» **ITEMS**:
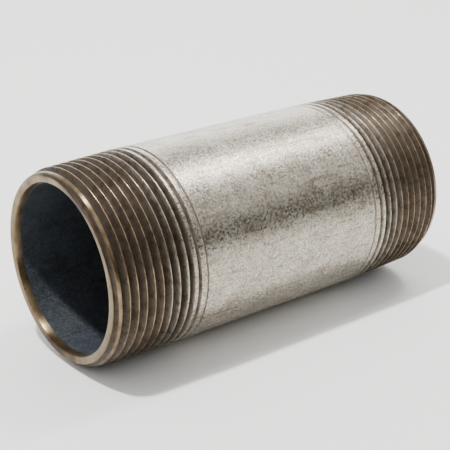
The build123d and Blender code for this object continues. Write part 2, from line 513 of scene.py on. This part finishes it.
def makeFloor():
    bm = bmesh.new()
    bmesh.ops.create_grid(bm, x_segments=1, y_segments=1, size=studio["floorSize"] / 2,
                          matrix=Matrix.Translation((0, 0, -zincRadius)))
    material = startMaterial("paleFloor")  # a sheet of matt paper
    tree = material.node_tree
    shader = addNode(tree, "BsdfPrincipled", {"Base Color": toLinear(studio["floorColour"]),
                                              "Roughness": 0.9})
    addNode(tree, "OutputMaterial", {"Surface": (shader, "BSDF")})
    finishPiece("floor", bm, [material])


def addLights():
    for name, (direction, distance, width, height, watts) in studio["lights"].items():
        light = bpy.data.lights.new(name, "AREA")
        light.shape = "RECTANGLE"
        light.size = width
        light.size_y = height
        light.energy = watts
        lamp = bpy.data.objects.new(name, light)
        away = Vector(direction).normalized()
        lamp.location = away * distance
        lamp.rotation_euler = away.to_track_quat("Z", "Y").to_euler()
        bpy.context.scene.collection.objects.link(lamp)


def lightWorld():  # a white tent all round, open to a dim room low in front and to the left
    world = bpy.data.worlds.new("studio")
    world.use_nodes = True
    tree = world.node_tree
    tree.nodes.clear()
    place = addNode(tree, "TexCoord")
    parts = addNode(tree, "SeparateXYZ", {"Vector": (place, "Generated")})
    shares = {}
    for side, axis in (("roomFront", "Y"), ("roomLeft", "X"), ("roomTop", "Z")):
        begins, full = studio[side]
        shares[side] = addNode(tree, "MapRange", {"Value": (parts, axis), "From Min": begins,
                                                  "From Max": full, "To Min": 0.0, "To Max": 1.0})
    beside = addNode(tree, "Math", {0: (shares["roomFront"], "Result"), 1: (shares["roomLeft"], "Result")},
                     operation="MAXIMUM")
    dark = addNode(tree, "Math", {0: (beside, "Value"), 1: (shares["roomTop"], "Result")},
                   operation="MULTIPLY")
    tentColour, tentStrength = studio["tent"]
    colour = addNode(tree, "MixRGB", {"Fac": (dark, "Value"), "Color1": toLinear(tentColour),
                                      "Color2": toLinear(studio["room"])})
    sky = addNode(tree, "Background", {"Color": (colour, "Color"), "Strength": tentStrength})
    addNode(tree, "OutputWorld", {"Surface": (sky, "Background")})
    bpy.context.scene.world = world


def addCamera():
    azimuth = radians(camera["azimuth"])
    elevation = radians(camera["elevation"])
    back = Vector((sin(azimuth) * cos(elevation), -cos(azimuth) * cos(elevation), sin(elevation)))
    right = Vector((cos(azimuth), sin(azimuth), 0))
    up = back.cross(right)
    lens = bpy.data.cameras.new("camera")
    lens.lens = camera["lens"]
    lens.sensor_width = 36
    lens.clip_start = 0.01
    eye = bpy.data.objects.new("camera", lens)
    eye.location = back * camera["distance"] + right * camera["right"] + up * camera["up"]
    eye.rotation_euler = Matrix((right, up, back)).transposed().to_euler()
    bpy.context.scene.collection.objects.link(eye)
    bpy.context.scene.camera = eye


print("studio")
makeFloor()
addLights()
lightWorld()
addCamera()
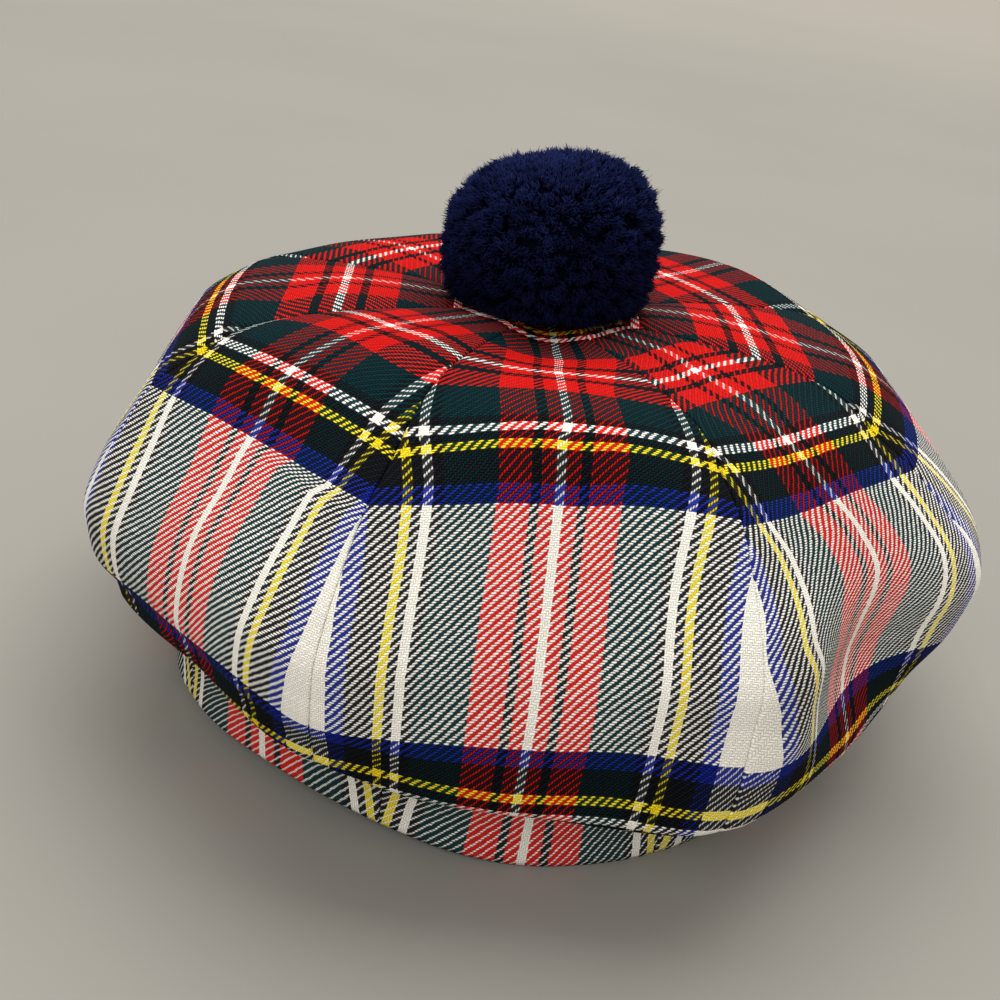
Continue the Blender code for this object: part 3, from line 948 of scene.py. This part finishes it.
def cloth_wall(name, outer, inner, threads):
    """A gore's mesh from its two grids and the thread counts of their points."""
    rows, columns = outer.shape[:2]
    count = rows * columns
    points = np.concatenate([outer.reshape(-1, 3), inner.reshape(-1, 3)])
    inside = grid_quads(rows, columns, count)[:, ::-1]
    quads = np.concatenate([grid_quads(rows, columns, 0), inside, rim_quads(rows, columns)])
    counts = threads.reshape(-1, 2)
    low = counts.min(axis=0)
    span = (counts.max(axis=0) - low).max() * BAKE_MARGIN
    flat = (counts - low) / span
    faces = np.concatenate([flat * (0.5, 1.0), flat * (0.5, 1.0) + (0.5, 0.0)])
    maps = {"threads": np.concatenate([counts, counts]), "OFBake": faces}
    return quad_mesh(name, points, quads, maps)


# %% The grids of a gore
CROWN_START_V = 6.0
CROWN_ROW_STEP = 2.4
CROWN_MIDDLE_COLUMNS = 24
UNDER_ROW_STEP = 2.0
UNDER_MIDDLE_COLUMNS = 20
FOOT_V = 376.0
HEM_CLOSED = 0.98


def rows_to_seam(start, seam, step):
    """Rows from start to the rim seam, crowded near the seam."""
    near = np.array(SEAM_STEPS) / PICK * math.copysign(1.0, seam - start)
    last = seam - near[-1]
    even = np.linspace(start, last, int(abs(last - start) / step) + 1)
    return np.concatenate([even[:-1], seam - near[::-1]])


def gore_grids(middle_azimuth, rows, middle_columns):
    """Outer and inner grids of one gore, and where its points are in the pattern."""
    across = across_grid(rows, middle_columns)
    v = np.repeat(rows[:, None], across.shape[1], axis=1)
    azimuth = middle_azimuth + np.degrees(np.arctan(across * math.tan(math.pi / GORES)))
    radius, height = hat_surface(azimuth, v)
    n_r, n_z = outward(azimuth, v)
    foot = np.clip((v - FOOT_V) / (EDGE_V - FOOT_V), 0.0, 1.0)
    n_r = n_r + (1 - n_r) * foot
    n_z = n_z * (1 - foot)
    beside = (1 - np.abs(across)) * half_width(v)
    to_rim = np.abs(v - RIM_SEAM_V) * PICK
    sunk = np.maximum(groove(beside), groove(to_rim))
    hem = hem_round(v)
    tangential = -across * SEAM_OPEN
    smooth = placed(radius, height, azimuth, tangential)
    low = sunk + hem - waves(smooth) * np.clip(beside / WAVE_FADE, 0.0, 1.0)
    outer = placed(radius - low * n_r, height - low * n_z, azimuth, tangential)
    depth = CLOTH - hem
    inner = placed(radius - depth * n_r, height - depth * n_z, azimuth, tangential)
    return outer, inner, smooth, v


def hem_round(v):
    """How far both faces close in on each other at the hem of the opening."""
    short = np.clip(1 - (EDGE_V - v) * PICK / HEM_ROUND, 0.0, HEM_CLOSED)
    return HEM_ROUND * (1 - np.sqrt(1 - short**2))


# %% A gore as a sheet
def dress(piece, *nodes, slot):
    """What every piece needs: it rides on the body, and any solid that it stands for is hidden."""
    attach(piece, "root")
    if nodes:
        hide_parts(*nodes)


def add_gore(name, index, turn, rows, middle_columns, thread_counts, cloth):
    """One gore as a sheet of the cloth, dressing the solid of its name."""
    outer, inner, smooth, v = gore_grids((index - 1) * GORE_STEP + turn, rows, middle_columns)
    threads = thread_counts(index, share_of_width(smooth), v)
    mesh = cloth_wall(name + "_cloth", outer, inner, threads)
    mesh.materials.append(cloth)
    piece = linked(mesh.name, mesh)
    dress(piece, name, slot="tartan")
    return piece


# %% All sixteen gores
crown_rows = rows_to_seam(CROWN_START_V, RIM_SEAM_V, CROWN_ROW_STEP)
under_rows = rows_to_seam(EDGE_V, RIM_SEAM_V, UNDER_ROW_STEP)[::-1]
for index in range(1, GORES + 1):
    below = f"under_gore_{index}"
    under = add_gore(below, index, UNDER_TURN, under_rows, UNDER_MIDDLE_COLUMNS,
                     under_threads, under_twill)
    gore = add_gore(f"crown_gore_{index}", index, 0.0, crown_rows, CROWN_MIDDLE_COLUMNS,
                    crown_threads, crown_twill)
print("quads in a crown gore:", len(gore.data.polygons), "and below it:", len(under.data.polygons))

# %% [markdown]
# ## The pompom
#
# A pompom is hundreds of turns of yarn tied at their middle and cut, so from outside it is a ball
# of cut ends. Each end opens into a soft tuft of its plies, which curl a little, with dark gaps
# between the tufts. Hair particles could show that, but they don't leave Blender as a mesh. So each
# ply is a slim closed spike with one bend, and the ball is filled from arrays. The tufts start from
# an even spiral over the ball, and the random draws are seeded. A dark heart keeps light out of it.

# %% The ball of the pompom
POMPOM_RADIUS = 33.6
POMPOM_TOP = 57.0
POMPOM_WAIST = 29.0
POMPOM_FOOT = 13.0
POMPOM_BELOW = 30.0
POMPOM_SQUARE = 2.5
POMPOM_LOCK = 3.2
POMPOM_LEAN = (-1.0, 1.0)
POMPOM_TILT = 0.12


def spiral_directions(count):
    """Unit vectors spread evenly over a sphere."""
    step = np.arange(count) + 0.5
    z = 1 - 2 * step / count
    turn = step * math.pi * (3 - math.sqrt(5))
    side = np.sqrt(1 - z**2)
    return np.stack([side * np.cos(turn), side * np.sin(turn), z], axis=-1)


def unit(vectors):
    return vectors / np.linalg.norm(vectors, axis=-1, keepdims=True)


def ball_reach(directions):
    """How far the ball's surface is in these directions: a ball with squared shoulders."""
    above = (POMPOM_TOP - POMPOM_WAIST - POMPOM_LOCK) * (1 + POMPOM_TILT * directions[:, 0])
    depth = np.where(directions[:, 2] > 0, above, POMPOM_BELOW)
    out = np.hypot(directions[:, 0], directions[:, 1]) / (POMPOM_RADIUS - POMPOM_LOCK)
    up = np.abs(directions[:, 2]) / depth
    return (out**POMPOM_SQUARE + up**POMPOM_SQUARE) ** (-1 / POMPOM_SQUARE)


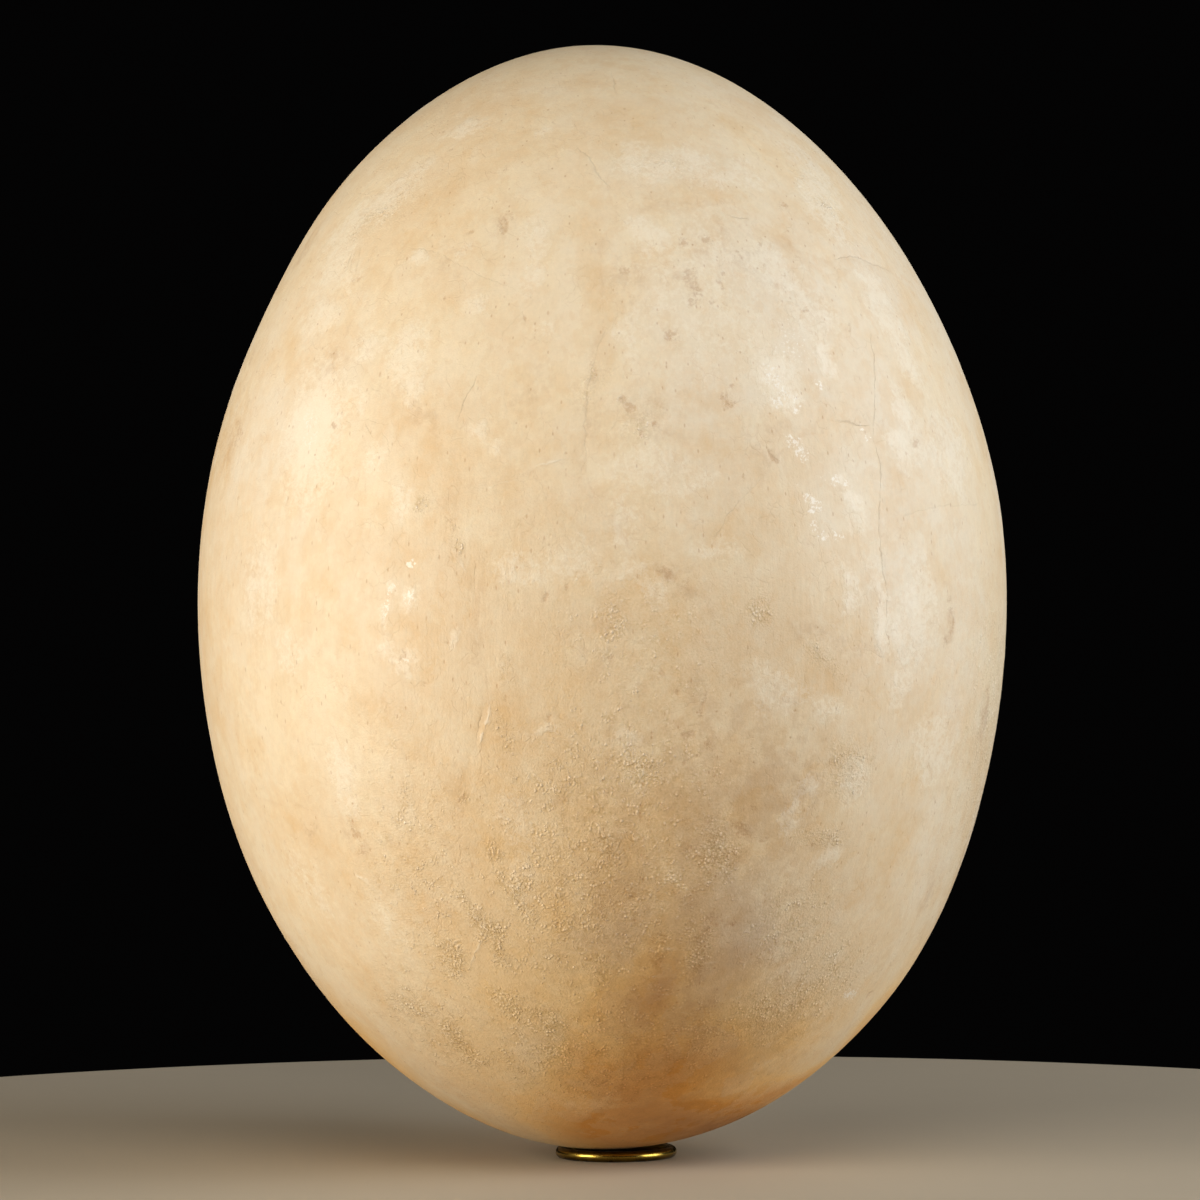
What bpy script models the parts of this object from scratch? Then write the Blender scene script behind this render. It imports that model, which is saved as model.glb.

» **WHAT NEEDS TO BE DONE**: Find each line holding the word "code" and copy it.

» **ANSWER TO THE EXERCISE**:
The build123d and Blender code for this object continues. Write part 2, from line 513 of scene.py on. This part finishes it.
Continue the Blender code for this object: part 3, from line 948 of scene.py. This part finishes it.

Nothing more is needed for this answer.